**Stated task**
Repeat verbatim, and only, the lines of the data below, beginning at the line that contains "Continue the FreeCAD" and stopping after the line that contains "moulded stipple as".

**Given information**
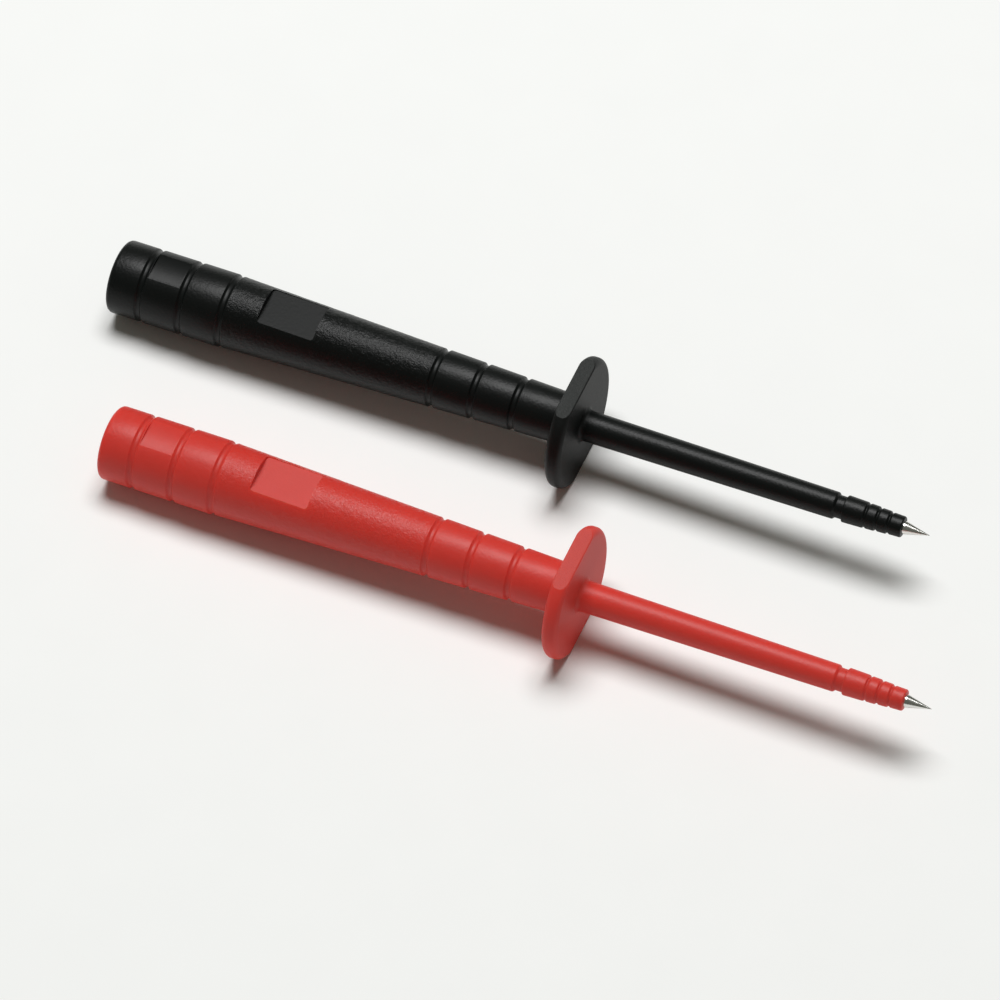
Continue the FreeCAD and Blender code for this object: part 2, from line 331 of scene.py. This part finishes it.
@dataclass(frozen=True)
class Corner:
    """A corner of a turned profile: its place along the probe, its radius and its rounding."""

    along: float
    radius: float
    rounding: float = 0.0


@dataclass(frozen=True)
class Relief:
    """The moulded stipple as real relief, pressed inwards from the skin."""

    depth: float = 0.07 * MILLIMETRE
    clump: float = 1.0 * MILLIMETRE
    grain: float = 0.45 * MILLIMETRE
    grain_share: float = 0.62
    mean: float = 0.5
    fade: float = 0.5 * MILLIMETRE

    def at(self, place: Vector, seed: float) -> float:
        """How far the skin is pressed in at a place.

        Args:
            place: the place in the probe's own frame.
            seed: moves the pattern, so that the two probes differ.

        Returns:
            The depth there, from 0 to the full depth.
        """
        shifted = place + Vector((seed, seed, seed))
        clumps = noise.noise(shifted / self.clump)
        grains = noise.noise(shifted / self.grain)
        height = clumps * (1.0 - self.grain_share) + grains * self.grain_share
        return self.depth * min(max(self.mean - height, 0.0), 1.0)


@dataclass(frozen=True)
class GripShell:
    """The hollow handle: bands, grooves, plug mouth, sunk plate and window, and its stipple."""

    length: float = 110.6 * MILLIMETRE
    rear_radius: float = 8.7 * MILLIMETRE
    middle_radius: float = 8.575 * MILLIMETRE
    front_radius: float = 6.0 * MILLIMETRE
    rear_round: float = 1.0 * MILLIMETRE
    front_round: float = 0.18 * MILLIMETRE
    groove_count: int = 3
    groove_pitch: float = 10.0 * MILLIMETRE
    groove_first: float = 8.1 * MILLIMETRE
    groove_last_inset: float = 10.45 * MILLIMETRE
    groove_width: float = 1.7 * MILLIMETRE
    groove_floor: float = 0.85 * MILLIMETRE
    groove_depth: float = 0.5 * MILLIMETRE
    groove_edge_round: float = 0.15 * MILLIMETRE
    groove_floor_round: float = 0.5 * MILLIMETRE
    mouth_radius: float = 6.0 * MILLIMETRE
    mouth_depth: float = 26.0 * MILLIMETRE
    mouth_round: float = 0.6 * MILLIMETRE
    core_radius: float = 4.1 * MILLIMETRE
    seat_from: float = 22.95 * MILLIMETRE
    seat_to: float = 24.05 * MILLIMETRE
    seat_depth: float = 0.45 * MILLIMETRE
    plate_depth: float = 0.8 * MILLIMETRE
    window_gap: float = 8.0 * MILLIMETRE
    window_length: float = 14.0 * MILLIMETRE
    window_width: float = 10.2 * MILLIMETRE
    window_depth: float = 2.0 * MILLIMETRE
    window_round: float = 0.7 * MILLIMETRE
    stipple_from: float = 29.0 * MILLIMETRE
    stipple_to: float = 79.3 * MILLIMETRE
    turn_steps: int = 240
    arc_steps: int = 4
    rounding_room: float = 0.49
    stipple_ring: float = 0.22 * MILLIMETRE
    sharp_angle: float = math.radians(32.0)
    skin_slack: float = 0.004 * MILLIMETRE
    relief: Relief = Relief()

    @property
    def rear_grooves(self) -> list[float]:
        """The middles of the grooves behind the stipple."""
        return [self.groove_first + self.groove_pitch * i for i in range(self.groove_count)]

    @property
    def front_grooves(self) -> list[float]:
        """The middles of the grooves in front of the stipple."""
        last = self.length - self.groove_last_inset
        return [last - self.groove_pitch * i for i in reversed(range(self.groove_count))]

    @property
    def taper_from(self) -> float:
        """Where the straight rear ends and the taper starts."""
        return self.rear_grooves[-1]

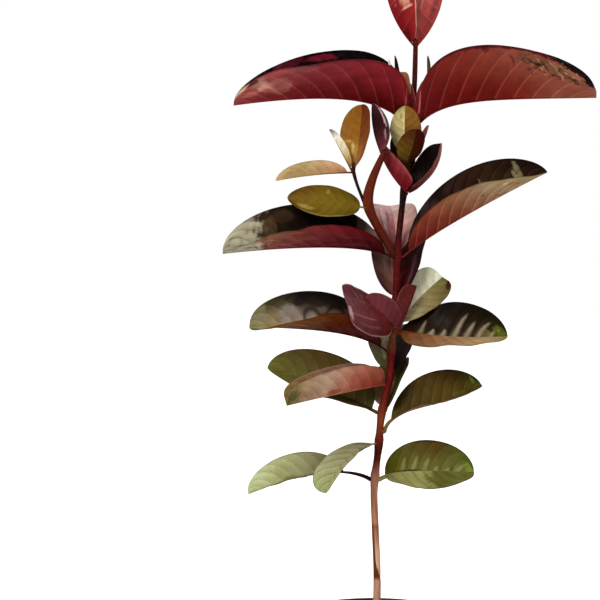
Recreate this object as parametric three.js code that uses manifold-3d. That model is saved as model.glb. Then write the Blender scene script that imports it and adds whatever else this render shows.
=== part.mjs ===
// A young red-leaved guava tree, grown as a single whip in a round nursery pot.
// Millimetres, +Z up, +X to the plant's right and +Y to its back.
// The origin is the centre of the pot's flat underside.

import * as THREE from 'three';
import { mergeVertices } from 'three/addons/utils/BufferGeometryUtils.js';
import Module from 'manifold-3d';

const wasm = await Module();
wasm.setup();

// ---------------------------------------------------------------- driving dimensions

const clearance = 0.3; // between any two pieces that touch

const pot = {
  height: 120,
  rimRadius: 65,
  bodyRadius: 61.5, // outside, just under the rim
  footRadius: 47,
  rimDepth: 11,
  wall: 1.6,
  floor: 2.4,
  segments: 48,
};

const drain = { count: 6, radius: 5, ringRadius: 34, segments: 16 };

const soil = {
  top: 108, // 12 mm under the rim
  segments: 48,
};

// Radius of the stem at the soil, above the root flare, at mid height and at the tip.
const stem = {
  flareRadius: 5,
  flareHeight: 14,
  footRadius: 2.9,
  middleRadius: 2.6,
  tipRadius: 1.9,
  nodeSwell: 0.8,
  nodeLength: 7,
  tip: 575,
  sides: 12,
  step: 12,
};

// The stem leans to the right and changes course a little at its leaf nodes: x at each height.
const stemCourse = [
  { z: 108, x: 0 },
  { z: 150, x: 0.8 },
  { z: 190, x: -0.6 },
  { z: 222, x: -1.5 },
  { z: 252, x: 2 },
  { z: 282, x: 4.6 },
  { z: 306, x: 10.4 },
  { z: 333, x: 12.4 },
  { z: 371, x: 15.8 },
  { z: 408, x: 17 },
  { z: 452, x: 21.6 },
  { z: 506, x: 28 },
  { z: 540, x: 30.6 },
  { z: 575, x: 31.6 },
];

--

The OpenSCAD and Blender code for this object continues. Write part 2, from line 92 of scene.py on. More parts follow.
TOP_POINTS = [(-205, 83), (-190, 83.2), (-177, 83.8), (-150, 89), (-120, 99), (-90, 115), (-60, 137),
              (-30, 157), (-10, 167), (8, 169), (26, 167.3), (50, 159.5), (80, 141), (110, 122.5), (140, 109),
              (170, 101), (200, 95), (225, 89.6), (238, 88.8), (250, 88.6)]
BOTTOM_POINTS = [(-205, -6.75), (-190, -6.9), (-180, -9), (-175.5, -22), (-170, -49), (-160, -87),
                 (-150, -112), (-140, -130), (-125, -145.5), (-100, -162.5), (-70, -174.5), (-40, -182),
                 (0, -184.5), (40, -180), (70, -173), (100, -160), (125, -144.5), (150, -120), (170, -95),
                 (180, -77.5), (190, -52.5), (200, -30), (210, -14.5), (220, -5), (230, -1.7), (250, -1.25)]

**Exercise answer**
Continue the FreeCAD and Blender code for this object: part 2, from line 331 of scene.py. This part finishes it.
@dataclass(frozen=True)
class Corner:
    """A corner of a turned profile: its place along the probe, its radius and its rounding."""

    along: float
    radius: float
    rounding: float = 0.0


@dataclass(frozen=True)
class Relief:
    """The moulded stipple as real relief, pressed inwards from the skin."""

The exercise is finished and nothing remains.